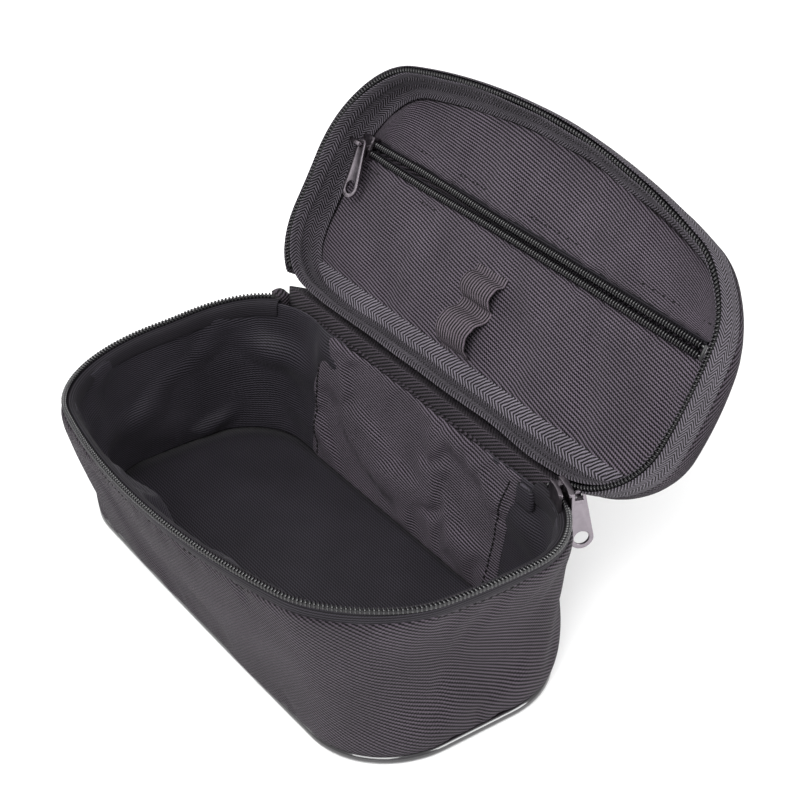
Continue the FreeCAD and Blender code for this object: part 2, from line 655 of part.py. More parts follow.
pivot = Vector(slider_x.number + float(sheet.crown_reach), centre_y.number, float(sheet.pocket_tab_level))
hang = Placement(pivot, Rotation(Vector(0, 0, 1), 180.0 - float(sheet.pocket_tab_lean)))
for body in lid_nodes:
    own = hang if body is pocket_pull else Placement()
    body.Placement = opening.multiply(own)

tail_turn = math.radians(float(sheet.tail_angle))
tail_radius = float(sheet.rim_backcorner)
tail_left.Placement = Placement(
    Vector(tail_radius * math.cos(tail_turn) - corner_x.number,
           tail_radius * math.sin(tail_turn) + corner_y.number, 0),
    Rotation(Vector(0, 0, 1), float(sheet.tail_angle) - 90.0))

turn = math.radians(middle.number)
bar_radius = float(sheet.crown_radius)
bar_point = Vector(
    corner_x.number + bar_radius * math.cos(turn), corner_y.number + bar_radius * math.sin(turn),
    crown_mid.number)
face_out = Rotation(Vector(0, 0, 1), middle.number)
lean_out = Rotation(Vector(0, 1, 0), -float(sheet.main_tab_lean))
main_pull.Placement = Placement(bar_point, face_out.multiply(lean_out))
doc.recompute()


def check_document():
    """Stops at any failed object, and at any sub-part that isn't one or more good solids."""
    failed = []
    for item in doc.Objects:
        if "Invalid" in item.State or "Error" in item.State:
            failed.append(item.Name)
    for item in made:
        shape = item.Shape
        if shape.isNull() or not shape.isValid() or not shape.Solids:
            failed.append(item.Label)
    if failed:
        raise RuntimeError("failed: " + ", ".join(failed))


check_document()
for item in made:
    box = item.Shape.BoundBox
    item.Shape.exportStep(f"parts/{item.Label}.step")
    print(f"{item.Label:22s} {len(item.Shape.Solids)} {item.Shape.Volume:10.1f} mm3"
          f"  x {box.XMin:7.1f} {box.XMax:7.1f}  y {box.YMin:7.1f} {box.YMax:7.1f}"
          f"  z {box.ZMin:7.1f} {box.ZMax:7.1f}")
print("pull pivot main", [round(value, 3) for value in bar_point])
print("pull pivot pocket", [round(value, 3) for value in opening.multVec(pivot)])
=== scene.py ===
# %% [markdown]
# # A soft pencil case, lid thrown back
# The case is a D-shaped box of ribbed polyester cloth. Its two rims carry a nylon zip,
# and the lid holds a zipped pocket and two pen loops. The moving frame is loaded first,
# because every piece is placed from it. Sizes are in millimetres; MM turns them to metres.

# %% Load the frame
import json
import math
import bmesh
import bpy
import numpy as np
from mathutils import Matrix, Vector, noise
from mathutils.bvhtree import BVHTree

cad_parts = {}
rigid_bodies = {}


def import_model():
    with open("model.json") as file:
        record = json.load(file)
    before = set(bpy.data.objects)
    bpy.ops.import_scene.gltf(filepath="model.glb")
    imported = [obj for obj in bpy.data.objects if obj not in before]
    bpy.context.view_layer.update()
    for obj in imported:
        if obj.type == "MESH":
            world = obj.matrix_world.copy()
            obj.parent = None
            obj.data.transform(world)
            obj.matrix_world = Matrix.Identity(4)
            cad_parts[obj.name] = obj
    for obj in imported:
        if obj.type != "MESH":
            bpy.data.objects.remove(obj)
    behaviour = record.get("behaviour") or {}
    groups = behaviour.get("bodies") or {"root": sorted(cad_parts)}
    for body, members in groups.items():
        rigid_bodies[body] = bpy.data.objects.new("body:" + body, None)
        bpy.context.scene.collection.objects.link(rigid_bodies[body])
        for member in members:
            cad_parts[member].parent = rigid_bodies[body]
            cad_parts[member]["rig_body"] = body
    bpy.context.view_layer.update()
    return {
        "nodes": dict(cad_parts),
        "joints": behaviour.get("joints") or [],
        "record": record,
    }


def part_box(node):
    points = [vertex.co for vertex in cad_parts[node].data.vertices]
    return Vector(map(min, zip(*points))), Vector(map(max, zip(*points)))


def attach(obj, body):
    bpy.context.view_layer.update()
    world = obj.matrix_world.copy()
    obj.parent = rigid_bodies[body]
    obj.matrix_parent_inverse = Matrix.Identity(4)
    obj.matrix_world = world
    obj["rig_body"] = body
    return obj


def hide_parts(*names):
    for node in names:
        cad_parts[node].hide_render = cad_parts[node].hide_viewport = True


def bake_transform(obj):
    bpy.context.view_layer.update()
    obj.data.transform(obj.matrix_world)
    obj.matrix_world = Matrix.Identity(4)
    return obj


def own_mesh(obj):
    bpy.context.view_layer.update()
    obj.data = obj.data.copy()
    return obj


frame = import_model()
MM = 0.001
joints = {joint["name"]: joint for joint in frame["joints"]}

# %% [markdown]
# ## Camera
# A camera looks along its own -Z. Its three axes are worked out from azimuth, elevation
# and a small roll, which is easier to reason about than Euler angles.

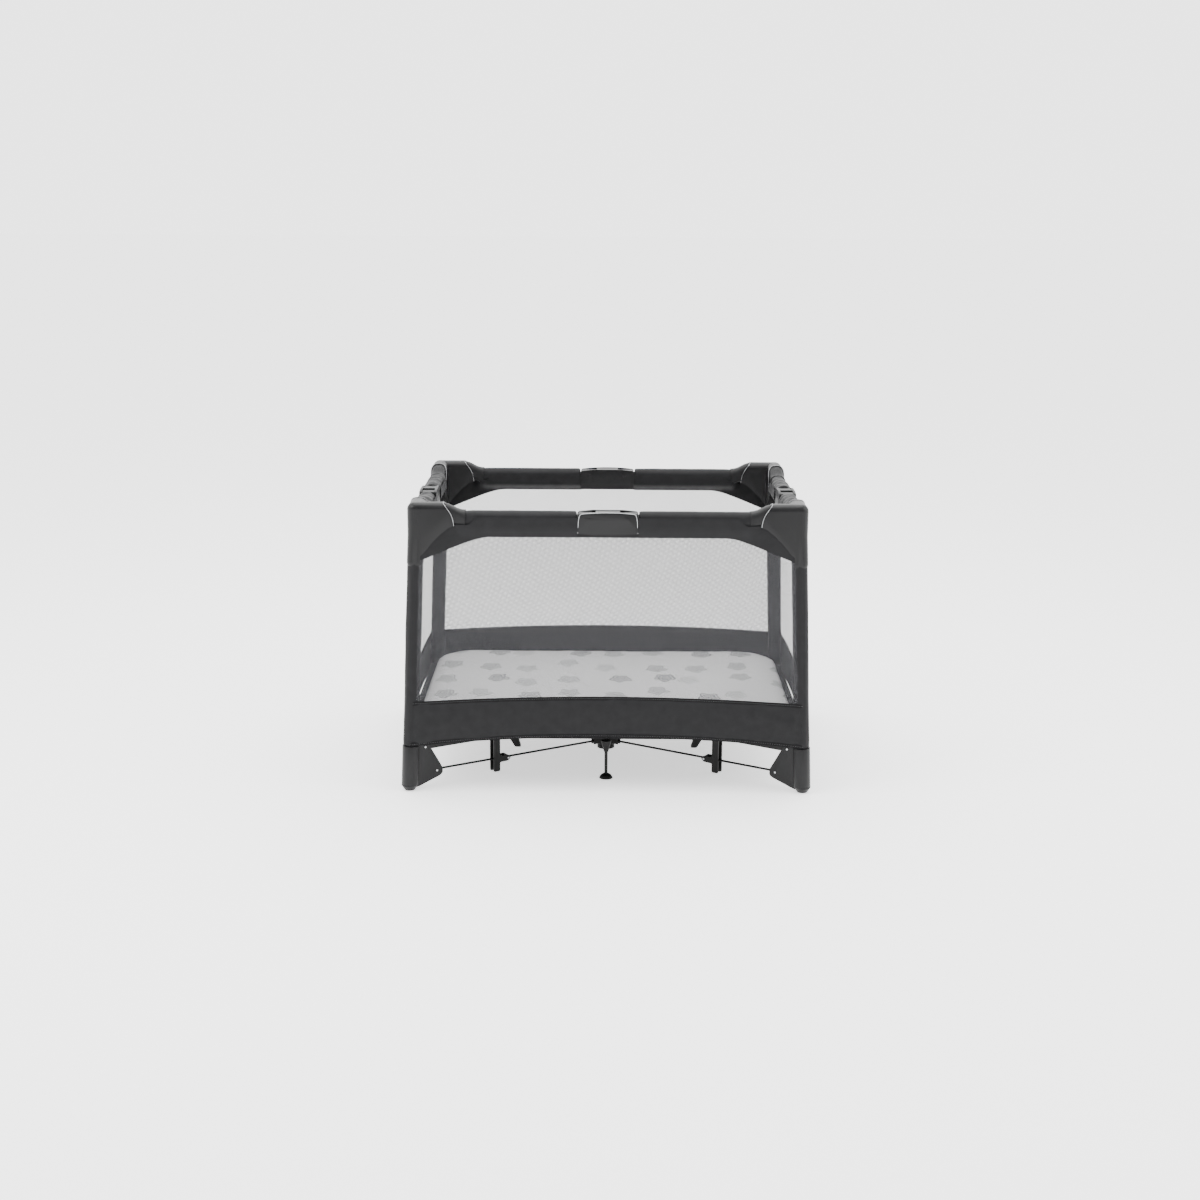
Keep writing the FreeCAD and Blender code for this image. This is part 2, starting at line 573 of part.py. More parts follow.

---+---

= Exercise instructions =
Produce an exact copy of every entry above.

= The output =
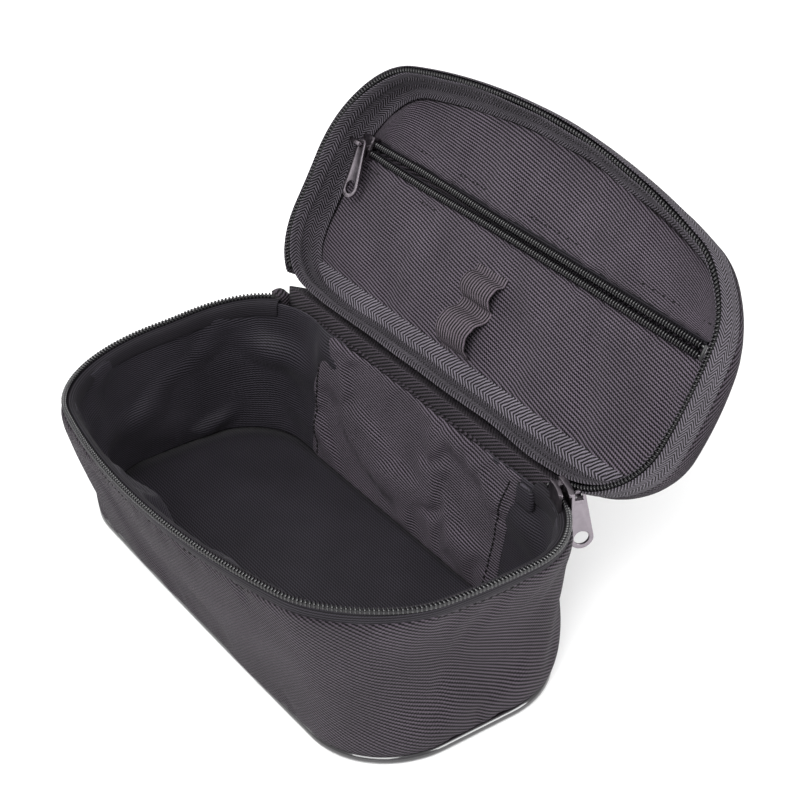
Continue the FreeCAD and Blender code for this object: part 2, from line 655 of part.py. More parts follow.
pivot = Vector(slider_x.number + float(sheet.crown_reach), centre_y.number, float(sheet.pocket_tab_level))
hang = Placement(pivot, Rotation(Vector(0, 0, 1), 180.0 - float(sheet.pocket_tab_lean)))
for body in lid_nodes:
    own = hang if body is pocket_pull else Placement()
    body.Placement = opening.multiply(own)

tail_turn = math.radians(float(sheet.tail_angle))
tail_radius = float(sheet.rim_backcorner)
tail_left.Placement = Placement(
    Vector(tail_radius * math.cos(tail_turn) - corner_x.number,
           tail_radius * math.sin(tail_turn) + corner_y.number, 0),
    Rotation(Vector(0, 0, 1), float(sheet.tail_angle) - 90.0))

turn = math.radians(middle.number)
bar_radius = float(sheet.crown_radius)
bar_point = Vector(
    corner_x.number + bar_radius * math.cos(turn), corner_y.number + bar_radius * math.sin(turn),
    crown_mid.number)
face_out = Rotation(Vector(0, 0, 1), middle.number)
lean_out = Rotation(Vector(0, 1, 0), -float(sheet.main_tab_lean))
main_pull.Placement = Placement(bar_point, face_out.multiply(lean_out))
doc.recompute()


def check_document():
    """Stops at any failed object, and at any sub-part that isn't one or more good solids."""
    failed = []
    for item in doc.Objects:
        if "Invalid" in item.State or "Error" in item.State:
            failed.append(item.Name)
    for item in made:
        shape = item.Shape
        if shape.isNull() or not shape.isValid() or not shape.Solids:
            failed.append(item.Label)
    if failed:
        raise RuntimeError("failed: " + ", ".join(failed))


check_document()
for item in made:
    box = item.Shape.BoundBox
    item.Shape.exportStep(f"parts/{item.Label}.step")
    print(f"{item.Label:22s} {len(item.Shape.Solids)} {item.Shape.Volume:10.1f} mm3"
          f"  x {box.XMin:7.1f} {box.XMax:7.1f}  y {box.YMin:7.1f} {box.YMax:7.1f}"
          f"  z {box.ZMin:7.1f} {box.ZMax:7.1f}")
print("pull pivot main", [round(value, 3) for value in bar_point])
print("pull pivot pocket", [round(value, 3) for value in opening.multVec(pivot)])
=== scene.py ===
# %% [markdown]
# # A soft pencil case, lid thrown back
# The case is a D-shaped box of ribbed polyester cloth. Its two rims carry a nylon zip,
# and the lid holds a zipped pocket and two pen loops. The moving frame is loaded first,
# because every piece is placed from it. Sizes are in millimetres; MM turns them to metres.

# %% Load the frame
import json
import math
import bmesh
import bpy
import numpy as np
from mathutils import Matrix, Vector, noise
from mathutils.bvhtree import BVHTree

cad_parts = {}
rigid_bodies = {}


def import_model():
    with open("model.json") as file:
        record = json.load(file)
    before = set(bpy.data.objects)
    bpy.ops.import_scene.gltf(filepath="model.glb")
    imported = [obj for obj in bpy.data.objects if obj not in before]
    bpy.context.view_layer.update()
    for obj in imported:
        if obj.type == "MESH":
            world = obj.matrix_world.copy()
            obj.parent = None
            obj.data.transform(world)
            obj.matrix_world = Matrix.Identity(4)
            cad_parts[obj.name] = obj
    for obj in imported:
        if obj.type != "MESH":
            bpy.data.objects.remove(obj)
    behaviour = record.get("behaviour") or {}
    groups = behaviour.get("bodies") or {"root": sorted(cad_parts)}
    for body, members in groups.items():
        rigid_bodies[body] = bpy.data.objects.new("body:" + body, None)
        bpy.context.scene.collection.objects.link(rigid_bodies[body])
        for member in members:
            cad_parts[member].parent = rigid_bodies[body]
            cad_parts[member]["rig_body"] = body
    bpy.context.view_layer.update()
    return {
        "nodes": dict(cad_parts),
        "joints": behaviour.get("joints") or [],
        "record": record,
    }


def part_box(node):
    points = [vertex.co for vertex in cad_parts[node].data.vertices]
    return Vector(map(min, zip(*points))), Vector(map(max, zip(*points)))


def attach(obj, body):
    bpy.context.view_layer.update()
    world = obj.matrix_world.copy()
    obj.parent = rigid_bodies[body]
    obj.matrix_parent_inverse = Matrix.Identity(4)
    obj.matrix_world = world
    obj["rig_body"] = body
    return obj


def hide_parts(*names):
    for node in names:
        cad_parts[node].hide_render = cad_parts[node].hide_viewport = True


def bake_transform(obj):
    bpy.context.view_layer.update()
    obj.data.transform(obj.matrix_world)
    obj.matrix_world = Matrix.Identity(4)
    return obj


def own_mesh(obj):
    bpy.context.view_layer.update()
    obj.data = obj.data.copy()
    return obj


frame = import_model()
MM = 0.001
joints = {joint["name"]: joint for joint in frame["joints"]}

# %% [markdown]
# ## Camera
# A camera looks along its own -Z. Its three axes are worked out from azimuth, elevation
# and a small roll, which is easier to reason about than Euler angles.

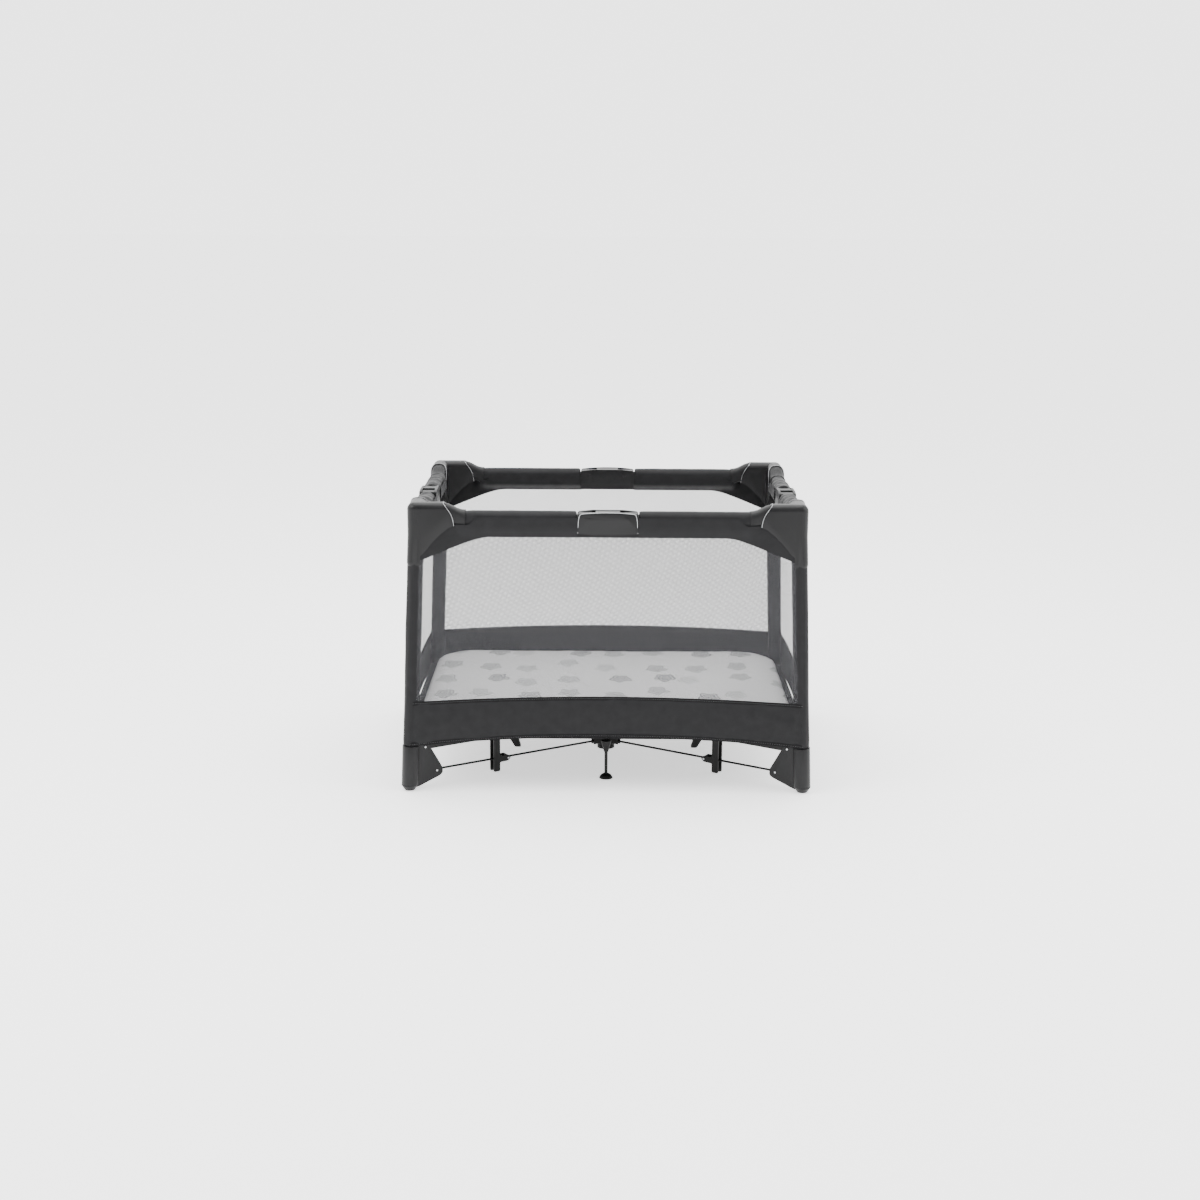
Keep writing the FreeCAD and Blender code for this image. This is part 2, starting at line 573 of part.py. More parts follow.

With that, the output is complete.